Lack of funding is a crucial problem that young people face; many young people have the will to undertake projects in which they believe, but for the implementation of these projects these young people are confronted with the lack of funding, the cumbersome procedures for access to funding, which in most cases require guarantees that young people do not have.
What are the consequences of unemployment?
For the respondents, the consequences are banditry since the lack of conditions pushes for radicalism of all kinds. There are some young people who will stop at nothing to provide for themselves. This is why many young people have been recruited by armed groups. Young people also point to poverty as a consequence. According to them, unemployment leads to poverty, especially in conflict areas. Young respondents also point to rural-urban migration as a result of unemployment. “When there is unemployment, the first consequence on the population is poverty, we all know that today poverty affects young people, everyone feels sorry for themselves, no one can provide for themselves, it is the lack of work that brings this situation,” according to Issa. [Link to interview transcript]
In short, unemployment in Mali in general and in certain localities in particular is seen as a major factor in banditry, rural exodus and inter- and intra-community conflict.
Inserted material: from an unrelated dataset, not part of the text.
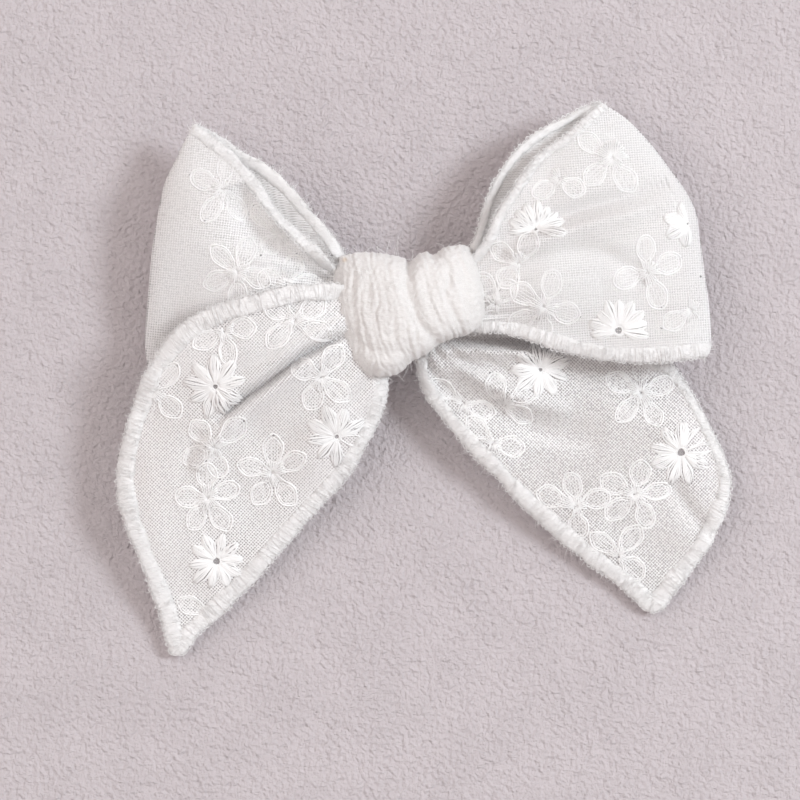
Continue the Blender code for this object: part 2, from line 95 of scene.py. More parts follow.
def evenCurve(points, count):
    # the smooth curve through the points, with its points an equal length apart
    fine = readRows(points, np.linspace(0, 1, 40 * len(points)))
    run = np.concatenate([[0.0], np.cumsum(np.linalg.norm(np.diff(fine, axis=0), axis=1))])
    marks = np.linspace(0, run[-1], count)
    return np.stack([np.interp(marks, run, fine[:, k]) for k in range(fine.shape[1])], axis=1)


def unit(vectors):
    return vectors / np.maximum(np.linalg.norm(vectors, axis=-1, keepdims=True), 1e-9)


def gridQuads(rows, columns, wrapColumns=False, wrapRows=False):
    r = np.arange(rows if wrapRows else rows - 1)[:, None]
    c = np.arange(columns if wrapColumns else columns - 1)[None, :]
    nextR, nextC = (r + 1) % rows, (c + 1) % columns
    corners = [r * columns + c, r * columns + nextC, nextR * columns + nextC, nextR * columns + c]
    return np.stack([np.broadcast_to(k, (r.size, c.size)) for k in corners], axis=-1).reshape(-1, 4)


def buildMesh(name, points, quads, material, uv=None, caps=None, layers=None):
    # points in millimetres; quads and caps are index arrays; uv and layers are per point
    mesh = bpy.data.meshes.new(name)
    blocks = [np.asarray(quads)] + ([np.asarray(caps)] if caps is not None else [])
    loops = np.concatenate([b.ravel() for b in blocks]).astype(np.int32)
    sizes = np.concatenate([np.full(len(b), b.shape[1]) for b in blocks])
    mesh.vertices.add(len(points))
    mesh.vertices.foreach_set("co", (np.asarray(points) * mm).astype(np.float32).ravel())
    mesh.loops.add(len(loops))
    mesh.loops.foreach_set("vertex_index", loops)
    mesh.polygons.add(len(sizes))
    mesh.polygons.foreach_set("loop_start", np.concatenate([[0], np.cumsum(sizes)[:-1]]).astype(np.int32))
    mesh.polygons.foreach_set("use_smooth", np.ones(len(sizes), bool))
    if uv is not None:
        flat = mesh.uv_layers.new(name="clothMm")
        flat.data.foreach_set("uv", np.asarray(uv)[loops].astype(np.float32).ravel())
    for title, values in (layers or {}).items():
        mesh.attributes.new(title, "FLOAT", "POINT").data.foreach_set("value", values.astype(np.float32))
    mesh.update(calc_edges=True)
    mesh.validate()
    mesh.materials.append(material)
    piece = bpy.data.objects.new(name, mesh)
    bpy.context.scene.collection.objects.link(piece)
    return piece


def tubeSet(paths, radii, sides, up=(0.0, 0.0, 1.0), closed=False):
    # many round tubes at once: a ring of points round each place, square to the path; open ends are capped
    paths = np.asarray(paths, float)
    radii = np.broadcast_to(np.asarray(radii, float), paths.shape[:2])
    if closed:
        along = unit(np.roll(paths, -1, axis=1) - np.roll(paths, 1, axis=1))
    else:
        along = unit(np.gradient(paths, axis=1))
    side = unit(np.cross(along, np.broadcast_to(np.asarray(up, float), paths.shape)) + 1e-6)
    other = np.cross(along, side)
    turn = np.linspace(0, 2 * math.pi, sides, endpoint=False)
    ring = side[:, :, None] * np.cos(turn)[:, None] + other[:, :, None] * np.sin(turn)[:, None]
    points = paths[:, :, None] + ring * radii[:, :, None, None]
    tubes, places = paths.shape[:2]
    base = np.arange(tubes) * places * sides
    quads = (gridQuads(places, sides, True, closed)[None] + base[:, None, None]).reshape(-1, 4)
    order = np.arange(sides)
    caps = None if closed else np.concatenate([order[::-1][None] + base[:, None],
                                               order[None] + (base + (places - 1) * sides)[:, None]])
    return points.reshape(-1, 3), quads, caps


def mergedTubes(name, sets, material):
    # several tube sets with the same number of sides as one piece
    points, quads, caps, base = [], [], [], 0
    for p, q, c in sets:
        points.append(p)
        quads.append(q + base)
        if c is not None:
            caps.append(c + base)
        base += len(p)
    return buildMesh(name, np.concatenate(points), np.concatenate(quads), material,
                     caps=np.concatenate(caps) if caps else None)


# ---- materials


def addNode(tree, kind, at=None, **settings):
    node = tree.nodes.new(kind)
    for key, value in settings.items():
        setattr(node, key, value)
    for socket, value in (at or {}).items():
        target = node.inputs[socket]
        if isinstance(value, bpy.types.NodeSocket):
            tree.links.new(value, target)
        else:
            target.default_value = value
    return node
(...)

In order to overcome unemployment, according to the respondents, there is a need to focus on good local governance and to motivate the recruitment of local youth (local skills). From these results, we can conclude that the unemployment rate is not only really very high in reality, but also in the perception of our respondents. To remedy this phenomenon, proposals are made such as good governance, development and promotion of the private sector with support for youth entrepreneurship. The reduction of unemployment could result in the reduction of poverty, banditry and exodus, our respondents hope.